The function \( \arcsin(x) \) is the inverse of the sine function, but focuses only on a restricted part of it. Unlike the regular sine function, which is periodic and oscillates between -1 and 1, the \( \arcsin(x) \) function maps real numbers back to angles. This inverse function allows us to find the angle whose sine is a given number.

In the inverse world of trigonometry, we only consider the arcsin function for inputs between -1 and 1. This is important because sine values beyond this range are not defined for real angles.

Think about a right triangle: if you know the sine of an angle, you can use the arcsin function to find the actual angle. But, because angles can be different depending on their quadrant, \( \arcsin(x) \) returns values only from \( -\frac{\pi}{2} \) to \( \frac{\pi}{2} \) radians, covering the first and fourth quadrants.
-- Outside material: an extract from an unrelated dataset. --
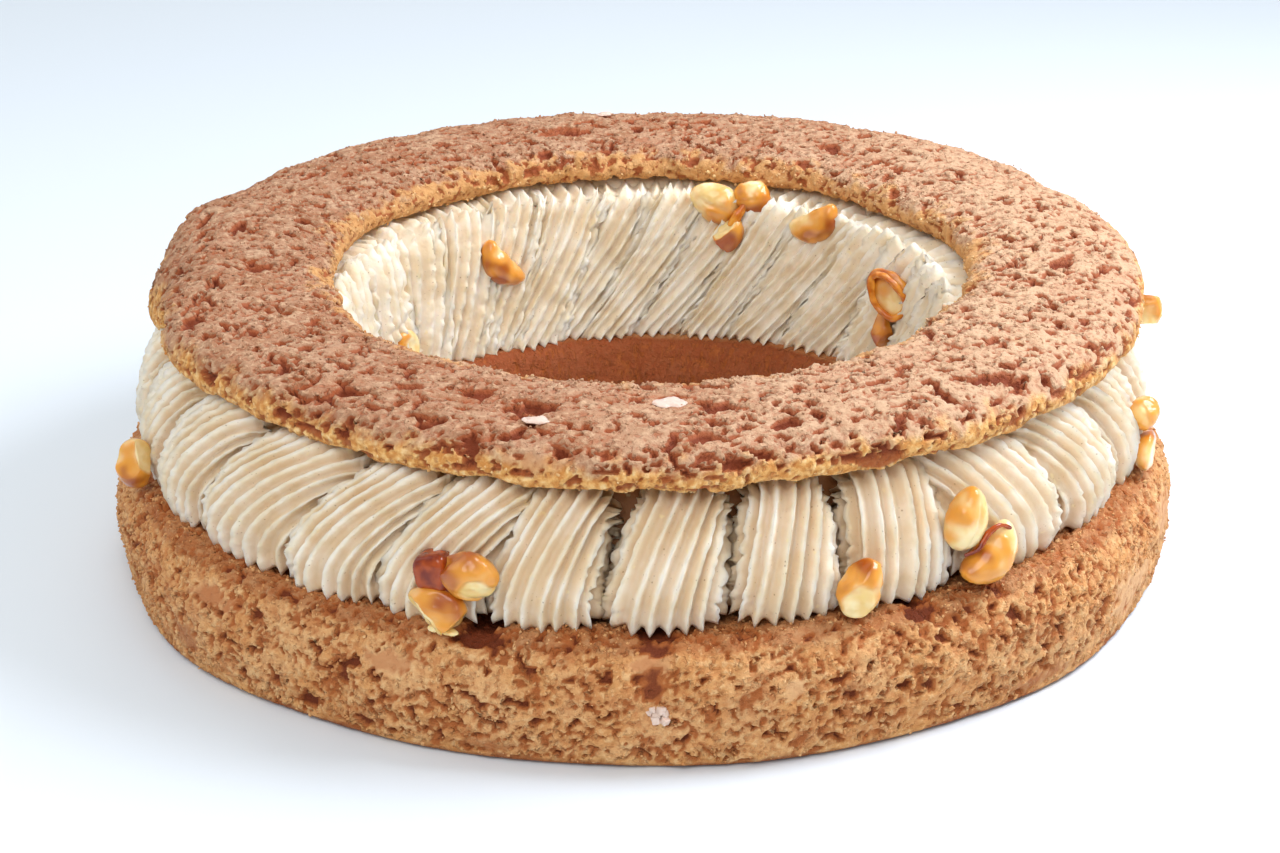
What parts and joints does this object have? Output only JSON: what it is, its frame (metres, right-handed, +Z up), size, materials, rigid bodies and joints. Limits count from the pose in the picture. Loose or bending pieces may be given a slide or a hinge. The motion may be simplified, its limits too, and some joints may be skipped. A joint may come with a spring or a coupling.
{
  "type": "filled choux pastry ring",
  "caption": "Ring of crackled choux pastry cut into a base and a lid, filled with piped praline cream and caramelised nut pieces.",
  "frame": {"origin": "centre of the ring on the surface that it rests on", "axes": "+Z up along the ring's axis, -Y towards the front, +X to the right seen from the front"},
  "size_m": [0.2394, 0.2406, 0.0691],
  "materials": {
    "base_crust": "dry baked crumb, tan with darker crevices",
    "lid_crust": "dry crackled crumb, rosy brown, golden at the rims",
    "cream": "satin whipped cream, ivory beige with fine specks",
    "nut": "glossy amber caramel over a pale kernel"
  },
  "bodies": {
    "root": {"base_ring": "base_crust", "cream_ring": "cream", "lid_ring": "lid_crust", "nut_01": "nut", "nut_02": "nut", "nut_03": "nut", "nut_04": "nut", "nut_05": "nut", "nut_06": "nut", "nut_07": "nut", "nut_08": "nut", "nut_09": "nut", "nut_10": "nut", "nut_11": "nut", "nut_12": "nut", "nut_13": "nut", "nut_14": "nut", "nut_15": "nut", "nut_16": "nut", "nut_17": "nut", "nut_18": "nut", "nut_19": "nut", "nut_20": "nut", "nut_21": "nut", "nut_22": "nut", "nut_23": "nut", "nut_24": "nut"}
  },
  "joints": []
}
In mathematics, especially with functions, the domain and range give us a complete picture of a function's behavior. Let's talk about \( \arcsin(x) \).

• **Domain**: This is essentially where the function can operate. For \( \arcsin(x) \), the domain is restricted to \([-1, 1]\). This means \( \arcsin(x) \) only "works" when \( x \) is within this interval.
• **Range**: This is where the outputs or results of the function lie. For \( \arcsin(x) \), the range is \([-\frac{\pi}{2}, \frac{\pi}{2}]\). These values are the angles that arcsin can produce as outputs.
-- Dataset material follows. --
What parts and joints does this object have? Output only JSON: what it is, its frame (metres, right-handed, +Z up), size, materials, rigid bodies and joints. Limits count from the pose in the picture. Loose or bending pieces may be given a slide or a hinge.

Understanding these constraints is crucial when graphing functions because it sets the boundaries within which they exist and apply. In the exercise, knowing how \( \frac{\pi}{2} - \arcsin(x) \) transforms these outputs to values between \( 0 \) and \( \pi \) is key. It shows how the new function behaves differently from \( \arcsin(x) \) itself.

Graphing trigonometric functions is like painting a picture of their behavior. Let's explore how \( y = \frac{\pi}{2} - \arcsin(x) \) gets its shape.

When you graph \( \arcsin(x) \), you get a curve rising from \(-\frac{\pi}{2}\) to \(\frac{\pi}{2}\) as \( x \) moves from -1 to 1. The function \( y = \frac{\pi}{2} - \arcsin(x) \) inverts this graph. Imagine flipping \( \arcsin(x) \) over the x-axis and shifting it upward by \( \frac{\pi}{2} \). This produces what appears as an arch starting from the point \((x, y) = (-1, \pi)\) and ending at \((1, 0)\).

To draw this graph, remember these key steps:

• Identify critical points: For \( x = -1, 0, \) and \( 1 \), calculating \( y \) gives \( \pi, \frac{\pi}{2}, \) and \( 0 \) respectively.
• Sketch smoothly between these points: Connect them to show the continuous nature of the function.
• Remember the transformation: It’s crucial to understand that \( \frac{\pi}{2} - \arcsin(x) \) represents a reflection and a vertical shift of \( \arcsin(x) \).

Trigonometric identities are like shortcuts in understanding relationships between angles and their trigonometric functions. One important identity is \( \arccos(x) = \frac{\pi}{2} - \arcsin(x) \). This identity reveals how the complementary angles relate.

• **Complementary Angles**: In a right triangle, any two non-right angles add up to \( \frac{\pi}{2} \). Therefore, if one angle is \( \arcsin(x) \), the other must be \( \arccos(x) \). This reflects the identity \( \sin(\frac{\pi}{2} - \theta) = \cos(\theta) \).
• **Visual Understanding**: Visualizing these angles in a triangle helps cement the identity. Imagine a circle where each important angle provides a piece of this big trigonometric puzzle.

Utilizing identities like the ones we've explored simplifies complex trigonometric problems, allowing students to see the broader connection across different trigonometric relationships. This underpinning concept supports smooth transitions between different trigonometric functions and their inverses.